[Exercise description]
Reproduce all of the material exactly as shown.

[Records to use]
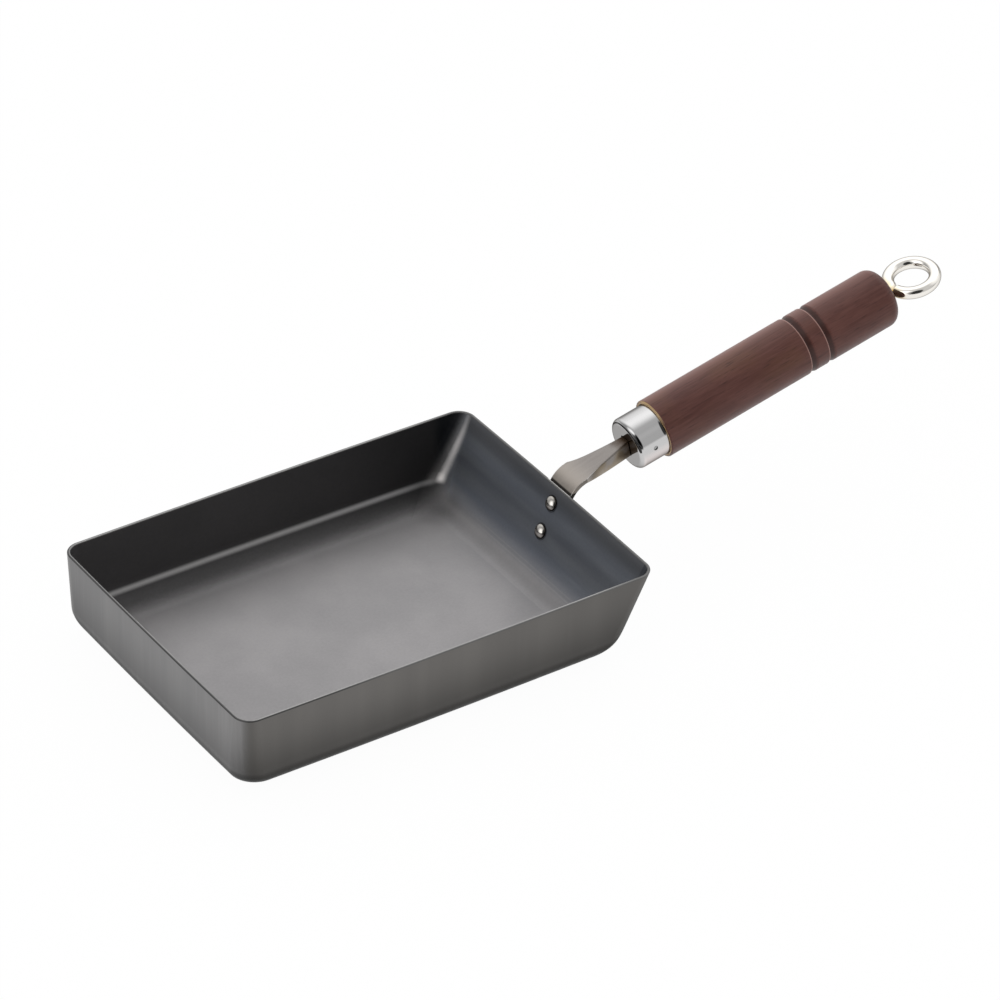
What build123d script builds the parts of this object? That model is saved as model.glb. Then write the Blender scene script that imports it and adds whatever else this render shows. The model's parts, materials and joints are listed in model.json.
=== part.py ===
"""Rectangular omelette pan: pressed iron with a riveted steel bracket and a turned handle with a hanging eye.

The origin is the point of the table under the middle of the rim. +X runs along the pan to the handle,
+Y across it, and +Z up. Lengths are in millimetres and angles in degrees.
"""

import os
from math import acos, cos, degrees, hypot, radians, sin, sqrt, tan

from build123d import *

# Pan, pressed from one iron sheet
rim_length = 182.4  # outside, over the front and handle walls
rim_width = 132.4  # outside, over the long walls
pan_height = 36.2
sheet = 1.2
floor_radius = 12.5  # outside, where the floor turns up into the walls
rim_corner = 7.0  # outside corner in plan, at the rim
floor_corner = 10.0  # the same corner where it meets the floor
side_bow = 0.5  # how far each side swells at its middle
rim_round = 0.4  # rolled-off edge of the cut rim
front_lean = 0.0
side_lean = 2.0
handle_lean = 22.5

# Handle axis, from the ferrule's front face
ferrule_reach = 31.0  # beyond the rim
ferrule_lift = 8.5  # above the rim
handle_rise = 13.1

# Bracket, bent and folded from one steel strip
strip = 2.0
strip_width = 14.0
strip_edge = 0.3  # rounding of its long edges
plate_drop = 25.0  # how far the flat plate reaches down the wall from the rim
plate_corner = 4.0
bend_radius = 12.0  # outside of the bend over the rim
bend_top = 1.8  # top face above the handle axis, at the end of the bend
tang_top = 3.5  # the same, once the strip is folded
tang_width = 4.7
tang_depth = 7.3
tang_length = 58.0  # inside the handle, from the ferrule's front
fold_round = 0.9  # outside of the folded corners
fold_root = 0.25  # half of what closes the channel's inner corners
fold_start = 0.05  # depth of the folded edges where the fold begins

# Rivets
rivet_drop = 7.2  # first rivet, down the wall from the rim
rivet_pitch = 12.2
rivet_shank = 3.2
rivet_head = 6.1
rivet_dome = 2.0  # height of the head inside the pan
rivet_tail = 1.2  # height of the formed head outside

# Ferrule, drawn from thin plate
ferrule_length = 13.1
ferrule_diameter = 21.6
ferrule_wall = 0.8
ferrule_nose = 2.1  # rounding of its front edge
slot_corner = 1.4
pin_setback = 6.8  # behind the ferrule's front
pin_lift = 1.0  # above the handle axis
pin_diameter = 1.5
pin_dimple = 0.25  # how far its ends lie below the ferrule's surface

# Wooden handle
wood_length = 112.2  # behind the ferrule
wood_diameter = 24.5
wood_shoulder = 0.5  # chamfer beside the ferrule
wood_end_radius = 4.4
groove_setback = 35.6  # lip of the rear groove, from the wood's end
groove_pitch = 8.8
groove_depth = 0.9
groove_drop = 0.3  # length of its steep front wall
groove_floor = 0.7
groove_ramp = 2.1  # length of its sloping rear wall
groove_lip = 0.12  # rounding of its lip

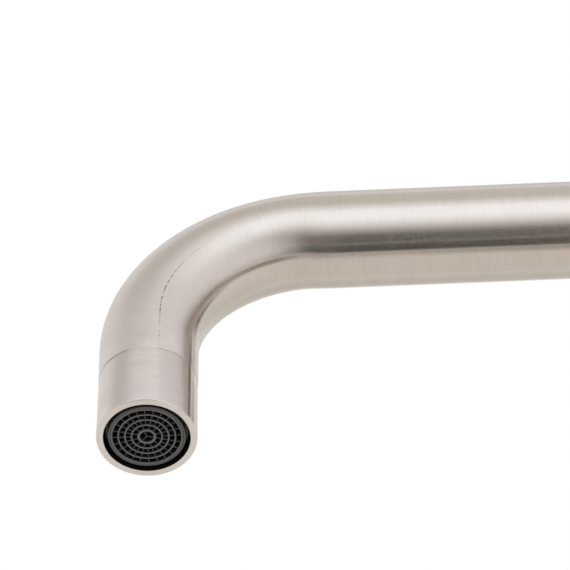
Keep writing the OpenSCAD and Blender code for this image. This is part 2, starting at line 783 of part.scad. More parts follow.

[Response below]
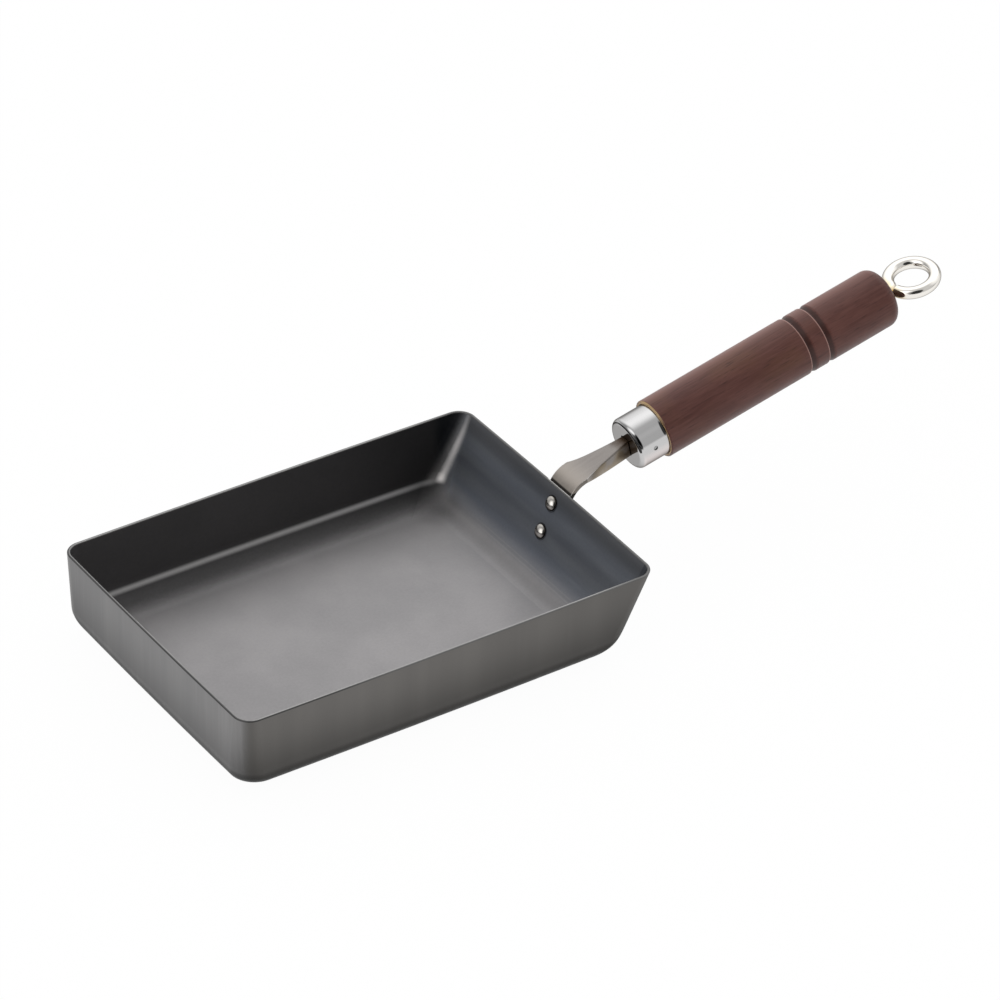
What build123d script builds the parts of this object? That model is saved as model.glb. Then write the Blender scene script that imports it and adds whatever else this render shows. The model's parts, materials and joints are listed in model.json.
=== part.py ===
"""Rectangular omelette pan: pressed iron with a riveted steel bracket and a turned handle with a hanging eye.

The origin is the point of the table under the middle of the rim. +X runs along the pan to the handle,
+Y across it, and +Z up. Lengths are in millimetres and angles in degrees.
"""

import os
from math import acos, cos, degrees, hypot, radians, sin, sqrt, tan

from build123d import *

# Pan, pressed from one iron sheet
rim_length = 182.4  # outside, over the front and handle walls
rim_width = 132.4  # outside, over the long walls
pan_height = 36.2
sheet = 1.2
floor_radius = 12.5  # outside, where the floor turns up into the walls
rim_corner = 7.0  # outside corner in plan, at the rim
floor_corner = 10.0  # the same corner where it meets the floor
side_bow = 0.5  # how far each side swells at its middle
rim_round = 0.4  # rolled-off edge of the cut rim
front_lean = 0.0
side_lean = 2.0
handle_lean = 22.5

# Handle axis, from the ferrule's front face
ferrule_reach = 31.0  # beyond the rim
ferrule_lift = 8.5  # above the rim
handle_rise = 13.1

# Bracket, bent and folded from one steel strip
strip = 2.0
strip_width = 14.0
strip_edge = 0.3  # rounding of its long edges
plate_drop = 25.0  # how far the flat plate reaches down the wall from the rim
plate_corner = 4.0
bend_radius = 12.0  # outside of the bend over the rim
bend_top = 1.8  # top face above the handle axis, at the end of the bend
tang_top = 3.5  # the same, once the strip is folded
tang_width = 4.7
tang_depth = 7.3
tang_length = 58.0  # inside the handle, from the ferrule's front
fold_round = 0.9  # outside of the folded corners
fold_root = 0.25  # half of what closes the channel's inner corners
fold_start = 0.05  # depth of the folded edges where the fold begins

# Rivets
rivet_drop = 7.2  # first rivet, down the wall from the rim
rivet_pitch = 12.2
rivet_shank = 3.2
rivet_head = 6.1
rivet_dome = 2.0  # height of the head inside the pan
rivet_tail = 1.2  # height of the formed head outside

# Ferrule, drawn from thin plate
ferrule_length = 13.1
ferrule_diameter = 21.6
ferrule_wall = 0.8
ferrule_nose = 2.1  # rounding of its front edge
slot_corner = 1.4
pin_setback = 6.8  # behind the ferrule's front
pin_lift = 1.0  # above the handle axis
pin_diameter = 1.5
pin_dimple = 0.25  # how far its ends lie below the ferrule's surface

# Wooden handle
wood_length = 112.2  # behind the ferrule
wood_diameter = 24.5
wood_shoulder = 0.5  # chamfer beside the ferrule
wood_end_radius = 4.4
groove_setback = 35.6  # lip of the rear groove, from the wood's end
groove_pitch = 8.8
groove_depth = 0.9
groove_drop = 0.3  # length of its steep front wall
groove_floor = 0.7
groove_ramp = 2.1  # length of its sloping rear wall
groove_lip = 0.12  # rounding of its lip

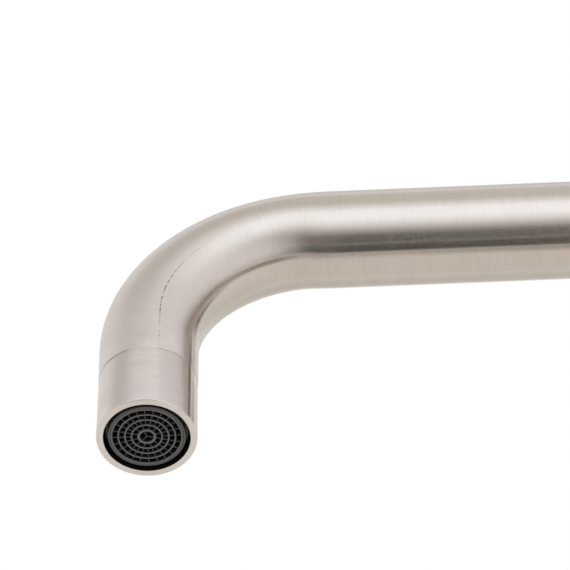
Keep writing the OpenSCAD and Blender code for this image. This is part 2, starting at line 783 of part.scad. More parts follow.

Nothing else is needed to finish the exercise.